Chickie may not be serving in the war himself, but he is a Merchant Marine and very familiar with shipping vessels which is key to getting over to Saigon so he volunteers, packs up a duffel bag filled with dozens of cans of Pabst Blue Ribbon Beer ( a product placement bonanza) and gets a job in the boiler room of a ship headed to Saigon. Incredibly he finds himself there in the heart of an increasingly controversial war, ready to dispense his beer cans and using intel to track down the neighborhood guys wherever they may be on the battlefields. Casually dressed like he does back in New York, initially officers wonder if the guy is some sort of CIA agent with an agenda. Soon however he is in over his head as he must escape harms way with old buddies caught up in something that is definitely not a game, like pal Tommy Collins (Archie Renaux). There is also a trip to a bar where he encounters journalists covering the war including Arthur Coates (Crowe), a grizzled war photographer who at first dismisses the odd Chickie , but soon becomes intrigued by his crazy stated mission, one he makes sound a lot more logistically easy than it turns out to be. Striking up an instant kind of camaraderie and partnership with Arthur, Chickie finds himself dodging bullets, bombs, and some scary battlefield encounters as he does what he came there to do, and actually finds a lot of the buddies who are alternately shocked, amused, and horrified to see him, especially as he offers up his gift of beer with the explanation that is the sole reason he has come to Vietnam. Chickie will discover, like so many of us did, that this war isn’t all its purported to be and he gets a quick education in what is really going on, thanks in large part to Arthur, the friends who are in hell on earth, and by witnessing barbaric acts where he would least expect to find them.
As things heighten dramatically for him, the stakes are raised in terms of getting back home safe and sound, but this is an experience that will change this young man forever. Based on a book written by Donohue and JT Molloy, Farrelly, Brian Currie (Green Book), and Pete Jones have written a screenplay that captures the somewhat innocent, but can-do spirit of this unique individual who has goodness in his heart and just wants to do something for guys who suddenly found themselves on the front lines of a war that was becoming hugely unpopular. You can also call it an awakening for Chickie himself. Yes, it all sounds crazy but the real Donohue had served four years in the Marines and been to Vietnam three times before as a merchant seaman plus he had the right security clearances to be able to pull this off and to work on a transport vessel which normally brings ammunition and supplies, but this time with Chickie back on board, beer. Now living at home again and traveling in circles with great support for the war, well except for his own sister Christine (Ruby Ashbourne Serkis) who sees things another way, Chickie thinks he is doing the right thing and he is, but what he discovers on his travels with beer through the country , what he witnesses with his own eyes, will change him. It is quite an adventure, to say the least.

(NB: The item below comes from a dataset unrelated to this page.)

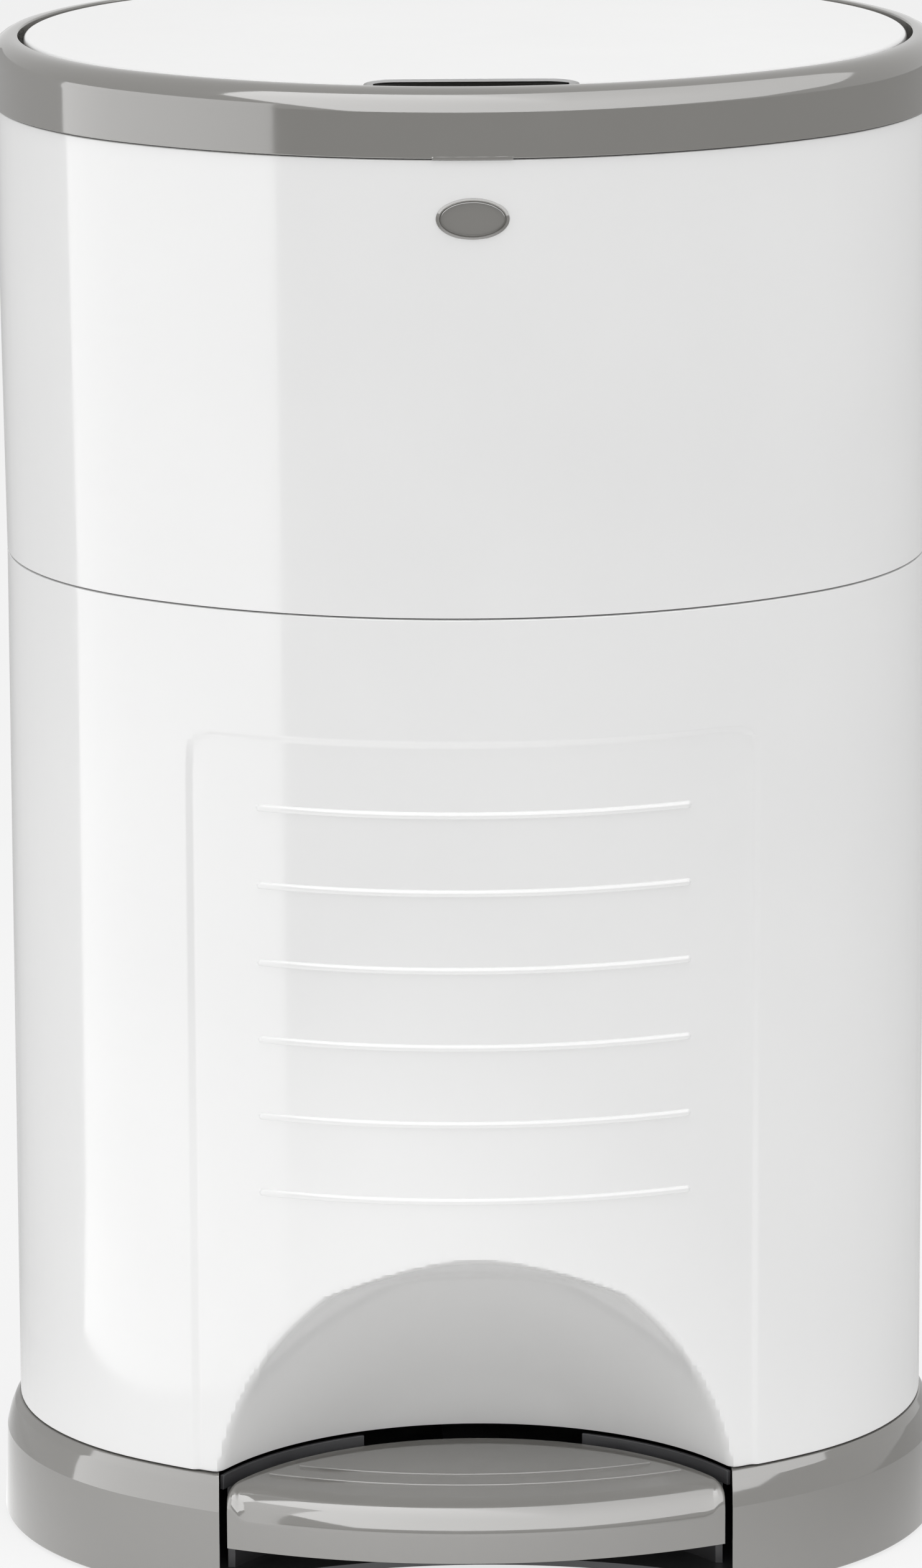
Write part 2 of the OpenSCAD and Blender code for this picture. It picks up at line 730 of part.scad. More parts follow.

Efron is ideally cast, although a guy with military training and knowhow, it is his gung ho basic humanity and concern for his friends, that make him so engaging. He is almost an innocent oddly enough, until he isn’t. The character gets his eyes opened wide, and this is such an interesting story to show a side of the war we haven’t yet seen in movies. Farrelly in fact was initially attracted by a 12 minute You Tube 2015 documentary on the you-have-to-see-it-to-believe-it tale, as well as the bestselling book, “The Greatest Beer Run Ever: A True Story of Friendship Stronger Than War”. He immediately knew there was a movie in it somewhere. He was right. Casting is important here too, and Crowe is a terrific choice as the war-torn chronicler with a camera. After a richly amusing turn this summer in Thor: Love And Thunder this supporting turn is again proof this is an actor who can do just about anything. Jake Picking, Kyle Allen, Will Ropp, and Will Hochman are among the other young men who figure into the story.
An Apple Original Film in association with Skydance, The Greatest Beer Run Ever also has excellent cinematography from Sean Porter, and was produced by David Ellison, Dana Goldberg, Don Granger, Andrew Muscato (who also made that 12-minute YouTube docu), and Jake Myers. It will play in theaters before beginning streaming on September 30.